**INSTRUCTIONS TO FOLLOW:**
The data below needs to be returned exactly, line for line.

>> Start EXERCISE INPUT

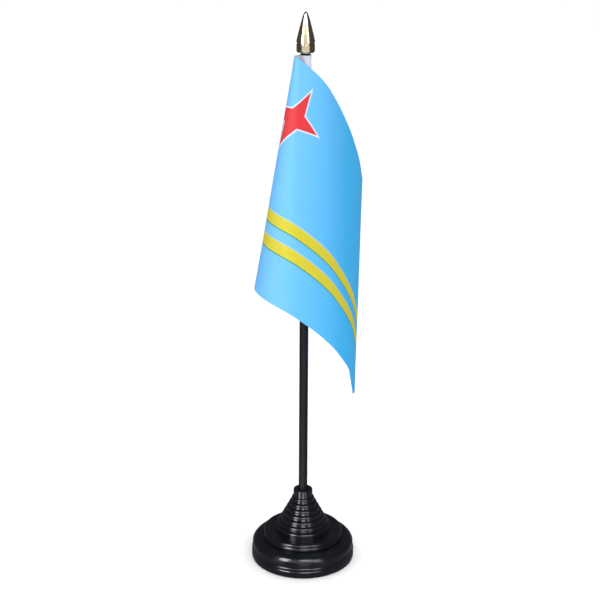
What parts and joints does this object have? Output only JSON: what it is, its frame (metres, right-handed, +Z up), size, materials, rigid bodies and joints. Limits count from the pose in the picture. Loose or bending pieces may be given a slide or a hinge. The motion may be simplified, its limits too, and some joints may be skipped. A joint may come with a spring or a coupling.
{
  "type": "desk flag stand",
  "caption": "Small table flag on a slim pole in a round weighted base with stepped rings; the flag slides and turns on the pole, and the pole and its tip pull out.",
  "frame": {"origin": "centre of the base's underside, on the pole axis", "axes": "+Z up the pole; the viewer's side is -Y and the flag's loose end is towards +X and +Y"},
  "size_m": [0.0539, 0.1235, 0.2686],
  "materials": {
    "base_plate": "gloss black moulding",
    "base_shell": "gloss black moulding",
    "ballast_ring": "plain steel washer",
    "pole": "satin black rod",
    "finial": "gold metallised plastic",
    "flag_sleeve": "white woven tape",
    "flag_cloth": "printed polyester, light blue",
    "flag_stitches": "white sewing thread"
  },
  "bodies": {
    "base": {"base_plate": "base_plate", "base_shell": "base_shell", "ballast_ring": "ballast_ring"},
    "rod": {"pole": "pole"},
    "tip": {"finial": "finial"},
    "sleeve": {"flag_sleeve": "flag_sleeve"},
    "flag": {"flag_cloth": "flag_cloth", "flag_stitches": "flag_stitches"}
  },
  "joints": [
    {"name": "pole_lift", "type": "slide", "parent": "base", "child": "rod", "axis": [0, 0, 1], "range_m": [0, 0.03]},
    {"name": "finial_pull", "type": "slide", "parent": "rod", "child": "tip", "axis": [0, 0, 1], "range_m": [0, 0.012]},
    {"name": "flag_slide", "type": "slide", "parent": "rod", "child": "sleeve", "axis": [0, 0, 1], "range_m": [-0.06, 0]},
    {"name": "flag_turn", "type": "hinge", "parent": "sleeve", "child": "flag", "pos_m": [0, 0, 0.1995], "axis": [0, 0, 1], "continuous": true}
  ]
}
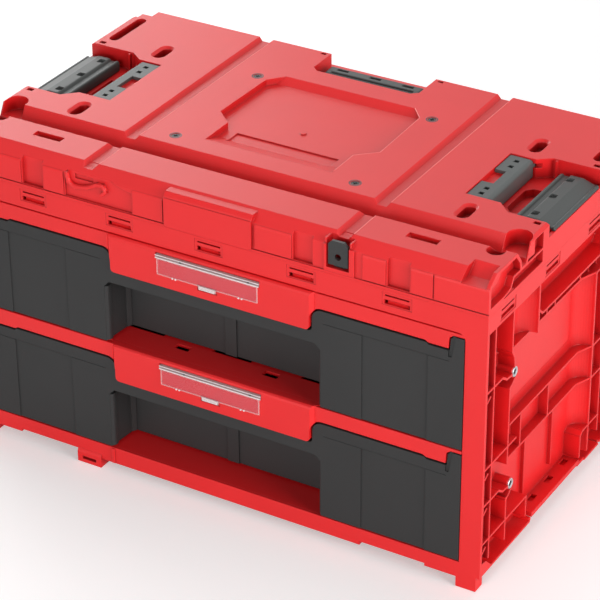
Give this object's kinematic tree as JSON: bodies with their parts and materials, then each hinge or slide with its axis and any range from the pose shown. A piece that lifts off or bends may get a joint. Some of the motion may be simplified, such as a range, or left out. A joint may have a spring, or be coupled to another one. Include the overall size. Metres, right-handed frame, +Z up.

>> End EXERCISE INPUT

**RESULT OF THIS TASK:**
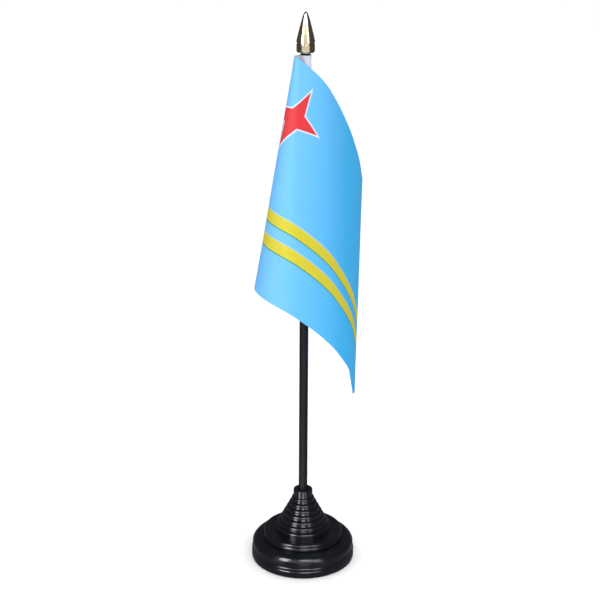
What parts and joints does this object have? Output only JSON: what it is, its frame (metres, right-handed, +Z up), size, materials, rigid bodies and joints. Limits count from the pose in the picture. Loose or bending pieces may be given a slide or a hinge. The motion may be simplified, its limits too, and some joints may be skipped. A joint may come with a spring or a coupling.
{
  "type": "desk flag stand",
  "caption": "Small table flag on a slim pole in a round weighted base with stepped rings; the flag slides and turns on the pole, and the pole and its tip pull out.",
  "frame": {"origin": "centre of the base's underside, on the pole axis", "axes": "+Z up the pole; the viewer's side is -Y and the flag's loose end is towards +X and +Y"},
  "size_m": [0.0539, 0.1235, 0.2686],
  "materials": {
    "base_plate": "gloss black moulding",
    "base_shell": "gloss black moulding",
    "ballast_ring": "plain steel washer",
    "pole": "satin black rod",
    "finial": "gold metallised plastic",
    "flag_sleeve": "white woven tape",
    "flag_cloth": "printed polyester, light blue",
    "flag_stitches": "white sewing thread"
  },
  "bodies": {
    "base": {"base_plate": "base_plate", "base_shell": "base_shell", "ballast_ring": "ballast_ring"},
    "rod": {"pole": "pole"},
    "tip": {"finial": "finial"},
    "sleeve": {"flag_sleeve": "flag_sleeve"},
    "flag": {"flag_cloth": "flag_cloth", "flag_stitches": "flag_stitches"}
  },
  "joints": [
    {"name": "pole_lift", "type": "slide", "parent": "base", "child": "rod", "axis": [0, 0, 1], "range_m": [0, 0.03]},
    {"name": "finial_pull", "type": "slide", "parent": "rod", "child": "tip", "axis": [0, 0, 1], "range_m": [0, 0.012]},
    {"name": "flag_slide", "type": "slide", "parent": "rod", "child": "sleeve", "axis": [0, 0, 1], "range_m": [-0.06, 0]},
    {"name": "flag_turn", "type": "hinge", "parent": "sleeve", "child": "flag", "pos_m": [0, 0, 0.1995], "axis": [0, 0, 1], "continuous": true}
  ]
}
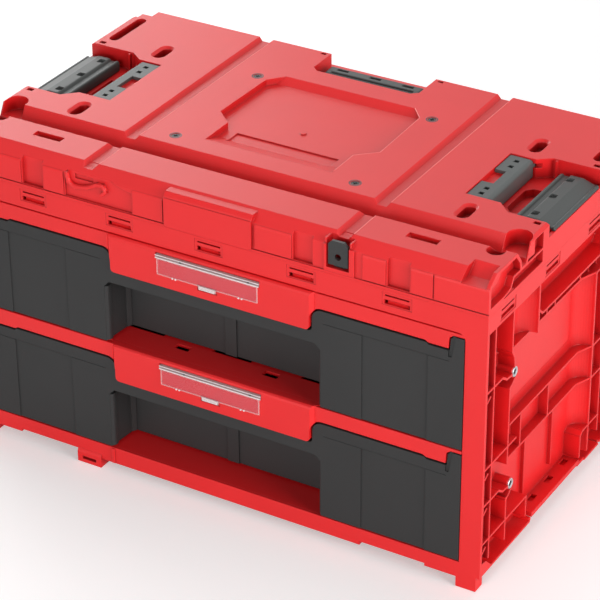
Give this object's kinematic tree as JSON: bodies with their parts and materials, then each hinge or slide with its axis and any range from the pose shown. A piece that lifts off or bends may get a joint. Some of the motion may be simplified, such as a range, or left out. A joint may have a spring, or be coupled to another one. Include the overall size. Metres, right-handed frame, +Z up.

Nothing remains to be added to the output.